Conservatives have completely misunderstood the significance of the divorce revolution. While they lament mass divorce, they refuse to confront its politics. Maggie Gallagher attributes this silence to “political cowardice”: “Opposing gay marriage or gays in the military is for Republicans an easy, juicy, risk-free issue,” she wrote in 1996. “The message [is] that at all costs we should keep divorce off the political agenda.”

No American politician of national stature has seriously challenged unilateral divorce. “Democrats did not want to anger their large constituency among women who saw easy divorce as a hard-won freedom and prerogative,” writes Barbara Dafoe Whitehead. “Republicans did not want to alienate their upscale constituents or their libertarian wing, both of whom tended to favor easy divorce, nor did they want to call attention to the divorces among their own leadership.”

If we social conservatives care about children, then we need to be opposed to no-fault divorce. We need to be more careful about who we choose to marry, and not choose mates because of “chemistry” or “hotness” or because our friends approve of them based on arbitrary cultural standards gleaned from Lady Gaga and Dancing With The Stars. There are defined roles for the participants to a marriage, and there is a design for marriage, and there are specific tasks that need to get done. Marriage is a job, and it requires skills to execute difficult tasks that are morally obligatory. It’s not about immature selfish adults pursuing happiness at the expense of their children. It’s not about feelings. It’s not about sentimentality. It’s not about fun.

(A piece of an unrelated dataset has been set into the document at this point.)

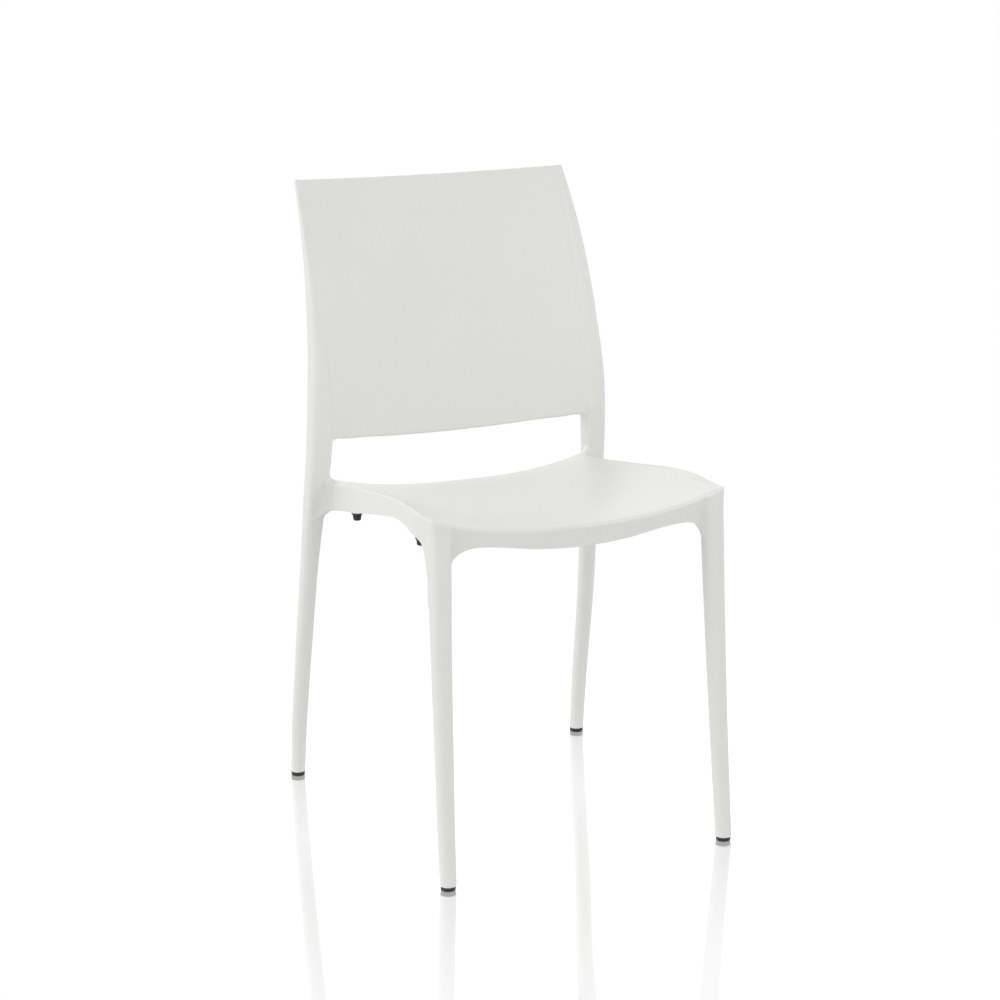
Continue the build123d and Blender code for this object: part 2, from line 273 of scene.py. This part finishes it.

Divorce causes damage to the health and well-being of children, resulting in behaviors that will give us less liberty (greater intervention of government) and higher taxes (for social welfare programs) later on. There are consequences to selfishness and irresponsibility in relationships. Other people do not exist to entertain you. Relationships are not a form of recreational activity. At least they should not be for Christians. For Christians, the goal of relationships is to get the other person to have a closer relationship with God and to be equipped to serve God better. If children are the result, then the same obligation applies to them. That is the purpose of relationships in Christianity.